◆ **Goal**:
Repeat the listing in full. Nothing may be added or left out.

───── Dataset content

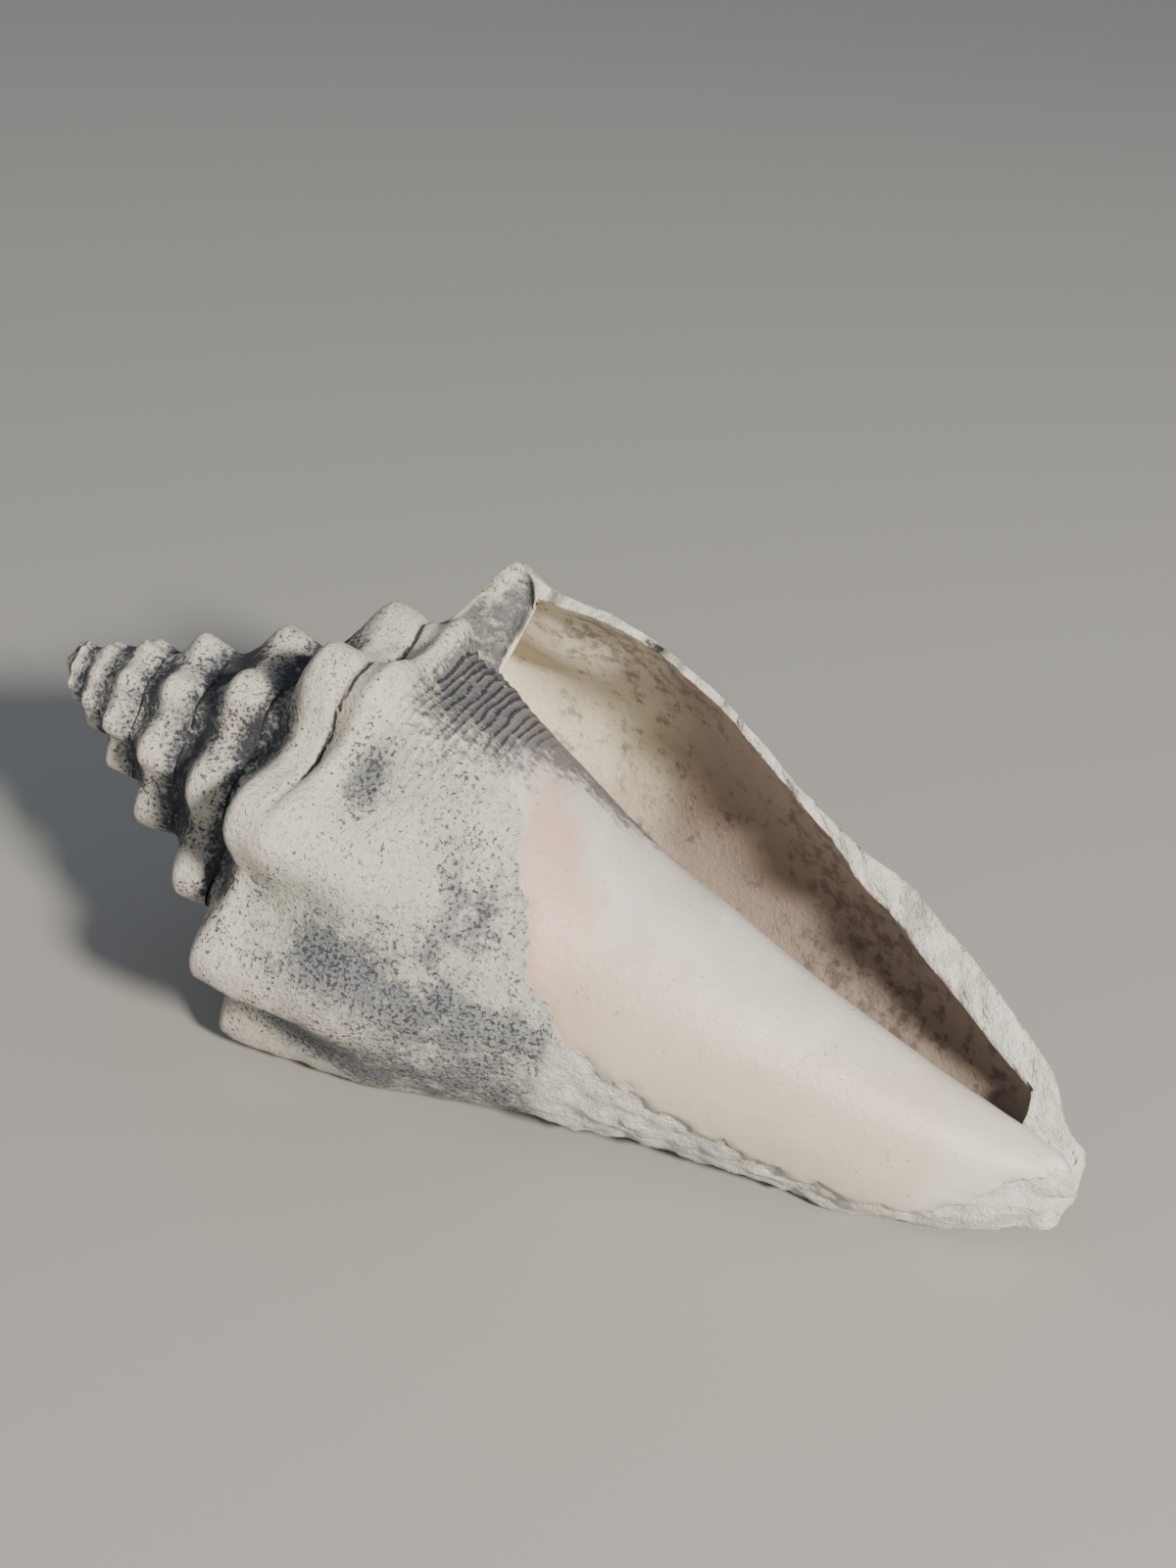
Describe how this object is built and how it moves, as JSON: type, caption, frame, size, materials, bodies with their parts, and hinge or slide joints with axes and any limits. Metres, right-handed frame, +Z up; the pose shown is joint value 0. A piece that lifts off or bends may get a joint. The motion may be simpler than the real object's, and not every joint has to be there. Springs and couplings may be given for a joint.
{
  "type": "conch shell",
  "caption": "Weathered conch shell with a knobbed spire, tapered body whorl and a long narrow mouth with a thin broken lip; lies on its side as an ornament.",
  "frame": {"origin": "centre of the bounding box's base, on the surface the shell lies on", "axes": "+X from the apex towards the siphon canal, +Z up, the mouth opening towards -Y and up"},
  "size_m": [0.156, 0.0722, 0.0672],
  "materials": {
    "shell": "chalky and worn outside, smooth satin callus by the mouth"
  },
  "bodies": {
    "root": {"shell": "shell"}
  },
  "joints": []
}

──────────

◆ **The output**:
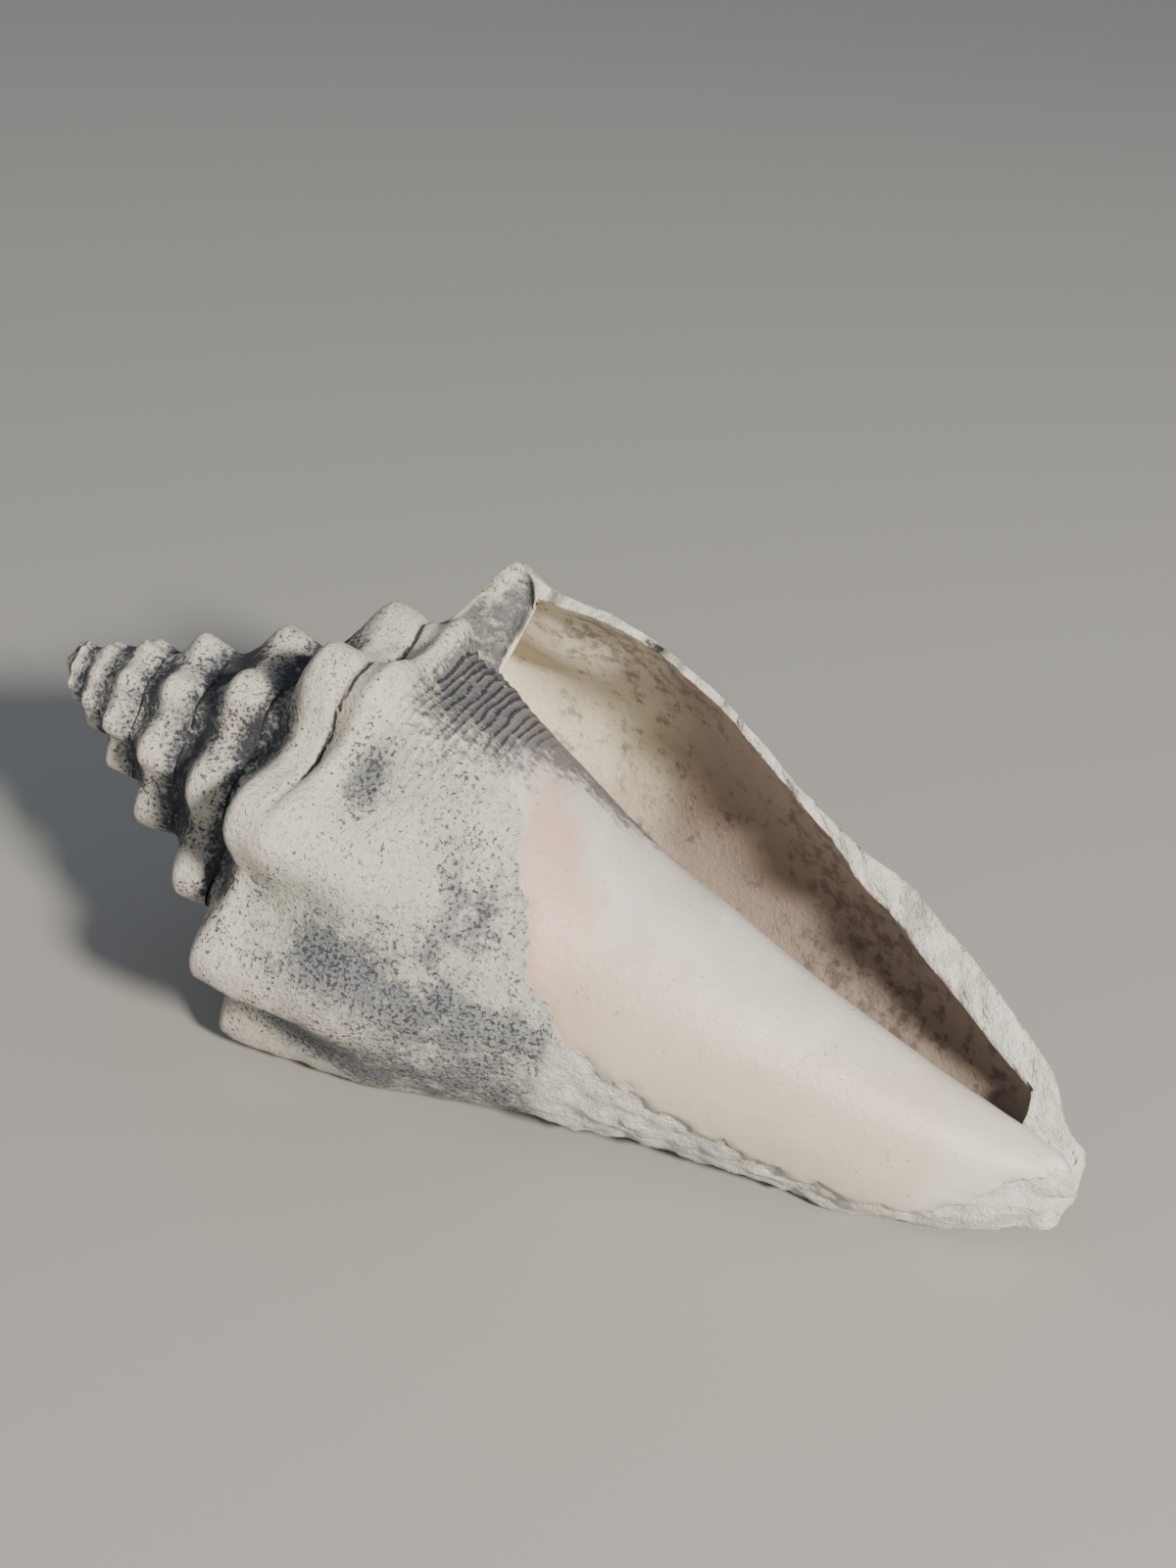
Describe how this object is built and how it moves, as JSON: type, caption, frame, size, materials, bodies with their parts, and hinge or slide joints with axes and any limits. Metres, right-handed frame, +Z up; the pose shown is joint value 0. A piece that lifts off or bends may get a joint. The motion may be simpler than the real object's, and not every joint has to be there. Springs and couplings may be given for a joint.
{
  "type": "conch shell",
  "caption": "Weathered conch shell with a knobbed spire, tapered body whorl and a long narrow mouth with a thin broken lip; lies on its side as an ornament.",
  "frame": {"origin": "centre of the bounding box's base, on the surface the shell lies on", "axes": "+X from the apex towards the siphon canal, +Z up, the mouth opening towards -Y and up"},
  "size_m": [0.156, 0.0722, 0.0672],
  "materials": {
    "shell": "chalky and worn outside, smooth satin callus by the mouth"
  },
  "bodies": {
    "root": {"shell": "shell"}
  },
  "joints": []
}